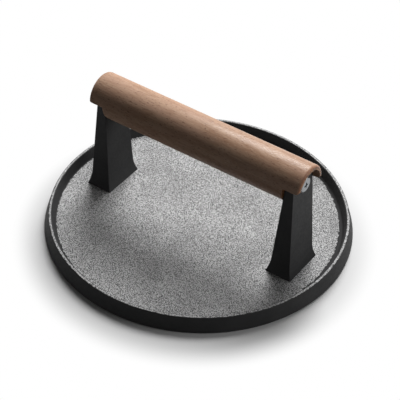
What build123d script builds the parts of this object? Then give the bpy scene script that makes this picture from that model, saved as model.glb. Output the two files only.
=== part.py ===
from build123d import *

import math
import os

# Burger press: a round cast plate with a raised rim and two tapered posts that
# carry a wood handle. All sizes are in millimetres and all angles in degrees.
# The origin is the centre of the underside, +X runs along the handle, +Z is up.

# Plate and rim
base_diameter = 178.0
floor_thickness = 3.6
rim_height = 9.4
rim_outer_lean = 2.75
rim_land_width = 1.9
rim_inner_lean = 1.9
rim_edge_round = 0.5
base_edge_round = 0.8
floor_corner_round = 0.8

# Posts, measured level with the handle's axis
post_gap = 120.4
post_thickness = 5.3
post_width = 19.6
post_inner_draft = 4.1
post_outer_draft = 3.6
post_side_draft = 2.45
foot_flare_height = 9.0
foot_flare_reach = 1.5
post_edge_round = 0.4

# Handle
handle_axis_height = 62.8
handle_diameter = 24.8
handle_length = 139.6
handle_end_round = 1.6
hood_edge_above_axis = 0.4
post_fit_clearance = 0.15

# Screws, M5 with a low pan head
screw_diameter = 4.9
screw_length = 16.0
thread_pitch = 0.8
thread_depth = 0.4
screw_head_diameter = 9.5
screw_head_height = 2.5
screw_head_round = 1.3
recess_length = 4.8
recess_width = 1.1
recess_depth = 1.4
screw_hole_clearance = 0.3
screw_seat_clearance = 0.35
screw_seat_depth = 0.2

# Threaded inserts in the handle's ends
insert_diameter = 8.0
insert_length = 12.0
insert_depth_below_shoulder = 0.3
insert_chamfer = 0.5
insert_bore_clearance = 0.05
insert_fit_clearance = 0.05
screw_tip_room = 2.0

# Worked out from the sizes above
base_radius = base_diameter / 2
wall_foot_angle = math.atan2(rim_height, rim_outer_lean)
foot_corner_radius = base_radius + base_edge_round * (1 / math.tan(wall_foot_angle / 2) - 1)
rim_outer_radius = foot_corner_radius - rim_outer_lean
rim_inner_radius = rim_outer_radius - rim_land_width
floor_radius = rim_inner_radius - rim_inner_lean
handle_radius = handle_diameter / 2
handle_end_x = handle_length / 2
post_inner_x = post_gap / 2
post_outer_x = post_inner_x + post_thickness
post_half_width = post_width / 2
post_sink_z = floor_thickness / 2
foot_flare_top_z = floor_thickness + foot_flare_height
screw_seat_radius = screw_head_diameter / 2 + screw_seat_clearance
screw_seat_slope = screw_seat_radius * math.tan(math.radians(post_outer_draft))
screw_seat_x = post_outer_x - screw_seat_slope - screw_seat_depth
screw_hole_radius = screw_diameter / 2 + screw_hole_clearance
shoulder_x = post_inner_x - post_fit_clearance
insert_outer_x = shoulder_x - insert_depth_below_shoulder
insert_inner_x = insert_outer_x - insert_length
screw_tip_x = screw_seat_x - screw_length
beyond = 2 * base_diameter
same_place = 0.01


def plate():
    """The round plate with its rim, turned from half of its cross-section."""
    with BuildPart() as turned:
        with BuildSketch(Plane.XZ) as section:
            Polygon(
                (0, 0),
                (foot_corner_radius, 0),
                (rim_outer_radius, rim_height),
                (rim_inner_radius, rim_height),
                (floor_radius, floor_thickness),
                (0, floor_thickness),
                align=None,
            )
            rim = section.vertices().filter_by(lambda v: abs(v.Y - rim_height) < same_place)
            fillet(rim, rim_edge_round)
            foot = section.vertices().filter_by(lambda v: abs(v.X - foot_corner_radius) < same_place)
            fillet(foot, base_edge_round)
            hollow = section.vertices().filter_by(lambda v: abs(v.X - floor_radius) < same_place)
            fillet(hollow, floor_corner_round)
        revolve(axis=Axis.Z)
    return turned.part


def drafted(offset_at_axis, draft, height):
    """A drafted face's distance at a height; it grows downwards from the handle's axis."""
    return offset_at_axis + (handle_axis_height - height) * math.tan(math.radians(draft))


def flared_side(offset_at_axis, draft):
    """Points down one side of a post: flare top, flare middle, foot on the floor, sunk foot."""
    middle_z = floor_thickness + foot_flare_height / 2
    return [
        (drafted(offset_at_axis, draft, foot_flare_top_z), foot_flare_top_z),
        (drafted(offset_at_axis, draft, middle_z) + foot_flare_reach / 4, middle_z),
        (drafted(offset_at_axis, draft, floor_thickness) + foot_flare_reach, floor_thickness),
        (drafted(offset_at_axis, draft, floor_thickness) + foot_flare_reach, post_sink_z),
    ]


def mirrored(points):
    return [(-x, z) for x, z in points]


def post():
    """The right post: its front outline and its side outline, each drawn through the other."""
    top_z = handle_axis_height + post_half_width
    outer = flared_side(post_outer_x, post_outer_draft)
    inner = mirrored(flared_side(-post_inner_x, post_inner_draft))
    outer_top = (drafted(post_outer_x, post_outer_draft, top_z), top_z)
    inner_top = (-drafted(-post_inner_x, post_inner_draft, top_z), top_z)
    side = flared_side(post_half_width, post_side_draft)
    side_axis = (post_half_width, handle_axis_height)
    with BuildSketch(Plane.XZ) as front_outline:
        with BuildLine():
            Line(inner_top, outer_top)
            Line(outer_top, outer[0])
            ThreePointArc(*outer[:3])
            Line(*outer[2:])
            Line(outer[3], inner[3])
            Line(*inner[2:])
            ThreePointArc(*inner[:3])
            Line(inner[0], inner_top)
        make_face()
    with BuildSketch(Plane.YZ) as side_outline:
        with BuildLine():
            ThreePointArc(side_axis, (0, top_z), *mirrored([side_axis]))
            Line(*mirrored([side_axis, side[0]]))
            ThreePointArc(*mirrored(side[:3]))
            Line(*mirrored(side[2:]))
            Line(*mirrored(side[3:]), side[3])
            Line(*side[2:])
            ThreePointArc(*side[:3])
            Line(side[0], side_axis)
        make_face()
    front = extrude(front_outline.sketch, amount=base_radius, both=True)
    through = extrude(side_outline.sketch, amount=base_radius, both=True)
    body = front & through
    upright = [
        edge
        for edge in body.edges()
        if edge.bounding_box().size.Z > foot_flare_height / 2
        and edge.bounding_box().size.Z > edge.bounding_box().size.Y
    ]
    return fillet(upright, post_edge_round)


def rod(radius, from_x, to_x):
    """A round bar on the handle's axis, between two places along it."""
    centre = ((from_x + to_x) / 2, 0, handle_axis_height)
    return Location(centre) * Rotation(0, 90, 0) * Cylinder(radius, abs(to_x - from_x))


def other_end(shape):
    """The same shape at the left end."""
    return mirror(shape, about=Plane.YZ)


def press_casting():
    """Plate, rim and both posts in one piece, with a hole and a flat seat for each screw."""
    right_post = post() - rod(screw_hole_radius, 0, beyond) - rod(screw_seat_radius, screw_seat_x, beyond)
    return plate() + right_post + other_end(right_post)


def handle_notch():
    """What is cut from the handle's right end, with its shoulder leaning like the post's face."""
    low_z = handle_axis_height - handle_diameter
    high_z = handle_axis_height + handle_diameter
    outline = Polygon(
        (-drafted(-shoulder_x, post_inner_draft, low_z), low_z),
        (beyond, low_z),
        (beyond, high_z),
        (-drafted(-shoulder_x, post_inner_draft, high_z), high_z),
        align=None,
    )
    leaning = extrude(Plane.XZ * outline, amount=handle_diameter, both=True)
    edge_z = handle_axis_height + hood_edge_above_axis
    open_below = Pos(0, 0, edge_z) * Box(
        4 * beyond,
        2 * handle_diameter,
        2 * handle_diameter,
        align=(Align.CENTER, Align.CENTER, Align.MAX),
    )
    pocket = rod(post_half_width + post_fit_clearance, 0, beyond)
    return leaning & (open_below + pocket)


def wood_handle():
    """The turned dowel with a hood over each post and a stepped hole for insert and screw tip."""
    dowel = rod(handle_radius, -handle_end_x, handle_end_x)
    dowel = fillet(dowel.edges().filter_by(GeomType.CIRCLE), handle_end_round)
    insert_hole = rod(insert_diameter / 2 + insert_fit_clearance, insert_inner_x, beyond)
    tip_hole = rod(screw_hole_radius, screw_tip_x - screw_tip_room, beyond)
    cut = handle_notch() + insert_hole + tip_hole
    return dowel - cut - other_end(cut)


def screw():
    """The right screw: a pan head with a cross recess and a ringed shank in place of a thread."""
    head_radius = screw_head_diameter / 2
    crest = screw_diameter / 2
    root = crest - thread_depth
    turns = math.floor(screw_length / thread_pitch) - 1
    profile = [(0, screw_head_height), (head_radius, screw_head_height), (head_radius, 0), (crest, 0)]
    for turn in range(turns):
        top = -turn * thread_pitch
        profile += [(crest, top - thread_pitch / 4), (root, top - thread_pitch / 2)]
        profile += [(root, top - thread_pitch * 3 / 4), (crest, top - thread_pitch)]
    profile += [(root, -screw_length), (0, -screw_length)]
    with BuildPart() as turned:
        with BuildSketch(Plane.XZ) as section:
            Polygon(*profile, align=None)
            rim = section.vertices().sort_by(Axis.Y)[-2:].sort_by(Axis.X)[-1]
            fillet(rim, screw_head_round)
        revolve(axis=Axis.Z)
    arm = Box(recess_length, recess_width, 2 * recess_depth)
    cross = Pos(0, 0, screw_head_height) * (arm + Rotation(0, 0, 90) * arm)
    upright = turned.part - cross
    return Location((screw_seat_x, 0, handle_axis_height)) * Rotation(0, 90, 0) * upright


def insert():
    """The right threaded insert, plain outside, with a chamfered mouth at each end."""
    sleeve = rod(insert_diameter / 2, insert_inner_x, insert_outer_x)
    sleeve = chamfer(sleeve.edges().filter_by(GeomType.CIRCLE), insert_chamfer)
    return sleeve - rod(screw_diameter / 2 + insert_bore_clearance, 0, beyond)


os.makedirs("parts", exist_ok=True)
export_step(press_casting(), "parts/press_casting.step")
export_step(wood_handle(), "parts/wood_handle.step")
export_step(screw(), "parts/screw_right.step")
export_step(other_end(screw()), "parts/screw_left.step")
export_step(insert(), "parts/insert_right.step")
export_step(other_end(insert()), "parts/insert_left.step")
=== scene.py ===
import math

import bmesh
import bpy
from bpy.props import FloatProperty, FloatVectorProperty, IntProperty, PointerProperty
from mathutils import Matrix, Vector


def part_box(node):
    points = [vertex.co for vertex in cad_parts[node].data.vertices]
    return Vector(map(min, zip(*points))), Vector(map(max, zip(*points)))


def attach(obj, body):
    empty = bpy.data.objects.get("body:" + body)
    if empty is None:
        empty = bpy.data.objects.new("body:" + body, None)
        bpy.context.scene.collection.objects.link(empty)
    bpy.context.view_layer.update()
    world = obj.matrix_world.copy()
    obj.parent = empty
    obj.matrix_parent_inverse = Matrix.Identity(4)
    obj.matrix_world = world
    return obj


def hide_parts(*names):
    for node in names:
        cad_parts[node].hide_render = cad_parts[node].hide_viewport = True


bl_info = {
    "name": "Burger press",
    "version": (1, 0, 0),
    "blender": (4, 5, 0),
    "location": "3D View > Sidebar > Burger press",
    "description": "Models a round cast-iron burger press with a wood handle, on a pale stage",
    "category": "Add Mesh",
}

# The fixed frame: +X runs along the handle, +Z is up, and the underside's centre is the origin.
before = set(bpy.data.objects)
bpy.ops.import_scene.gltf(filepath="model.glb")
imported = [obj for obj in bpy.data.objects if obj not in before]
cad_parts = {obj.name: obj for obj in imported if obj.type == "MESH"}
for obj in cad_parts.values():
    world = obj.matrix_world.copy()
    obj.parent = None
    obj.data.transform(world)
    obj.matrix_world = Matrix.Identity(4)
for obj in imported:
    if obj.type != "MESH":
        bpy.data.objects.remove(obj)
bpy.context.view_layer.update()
casting_low, casting_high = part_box("press_casting")
handle_low, handle_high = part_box("wood_handle")
screw_low, screw_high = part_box("screw_right")
handle_axis_z = (handle_low.z + handle_high.z) / 2

# The right end of the press lies at +X and is made first.
SIDES = (1, -1)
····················
TO DO:
Begin with the first line of the data above and, please, print each line exactly until you have printed the line containing "# The origin"; print nothing else.

THE RESULT:
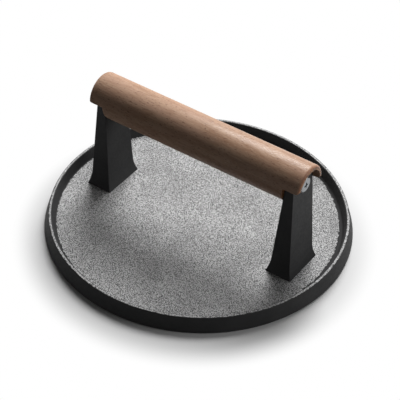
What build123d script builds the parts of this object? Then give the bpy scene script that makes this picture from that model, saved as model.glb. Output the two files only.
=== part.py ===
from build123d import *

import math
import os

# Burger press: a round cast plate with a raised rim and two tapered posts that
# carry a wood handle. All sizes are in millimetres and all angles in degrees.
# The origin is the centre of the underside, +X runs along the handle, +Z is up.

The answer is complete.